3. D'autres luttent contre le péché, mais ne le haïssent pas, et donc lui sont favorables, et ne voient pas la vie du péché comme leur ennemi mortel. Ceux-ci luttent par plaisanterie, sans s'engager sérieusement ; les blessures qu'ils infligent au péché un jour sont guéries le lendemain. Même si les hommes se résolvent avec fermeté contre le péché, celui-ci obtiendra à nouveau leur faveur, jusqu'à ce que l'amour du péché soit éteint dans leur cœur; ce feu ne s'éteindra jamais de lui-même, l'amour du Christ doit éteindre l'amour du péché, comme le dit excellemment Jérôme: "Un amour en éteint un autre".

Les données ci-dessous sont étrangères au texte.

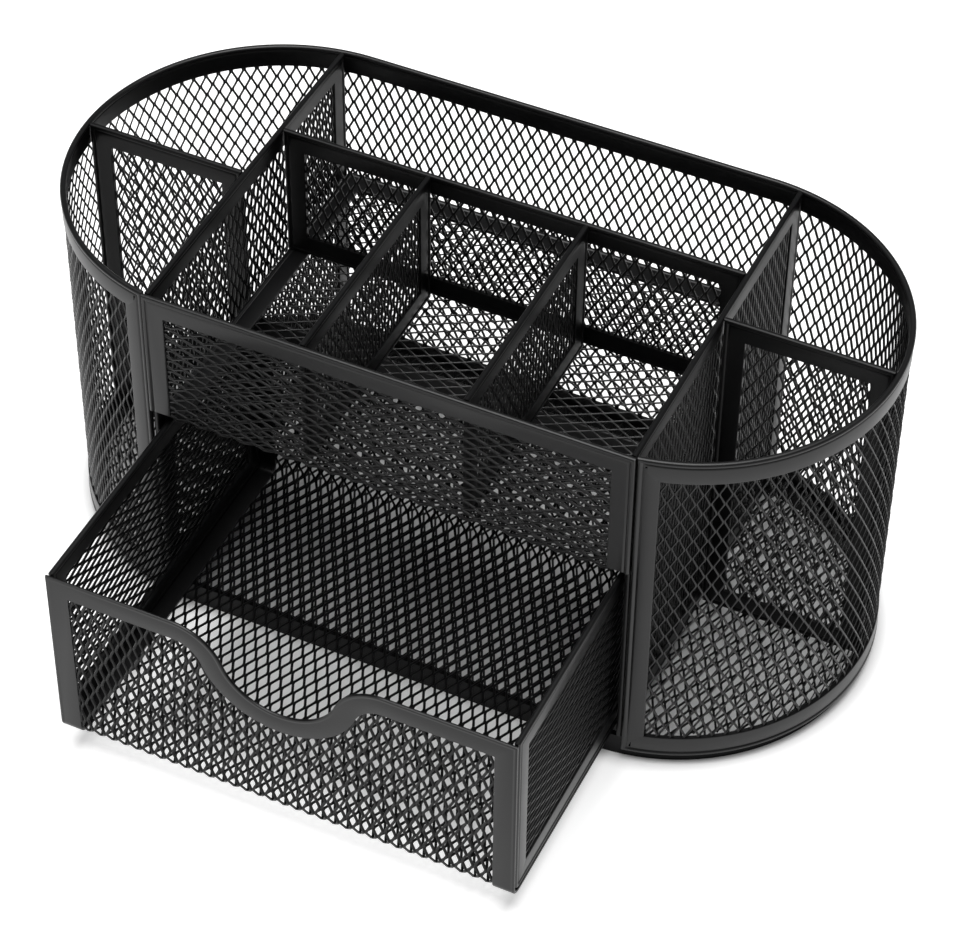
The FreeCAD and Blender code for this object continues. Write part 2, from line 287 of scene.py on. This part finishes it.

Ce feu céleste éteindra certainement la flamme de l'enfer ; il l'illustre par l'attitude d'Assuérus vers sa reine Vasthi. Au premier chapitre, ce dernier décrète en toute hâte qu'elle ne se présente plus devant lui. Mais, lorsque sa passion s'apaise un peu (Esther 2:1), il commence à s'adoucir envers elle. Son conseil, s'en apercevant, cherche aussitôt une belle vierge sur laquelle le roi pourrait placer son amour et l'emmener dans son lit royal. Ceci fait, nous n'entendons plus parler de Vasthi. Alors seulement, le décret de l'âme contre le péché sera valable, lorsqu'elle aura accueilli le Christ dans son sein.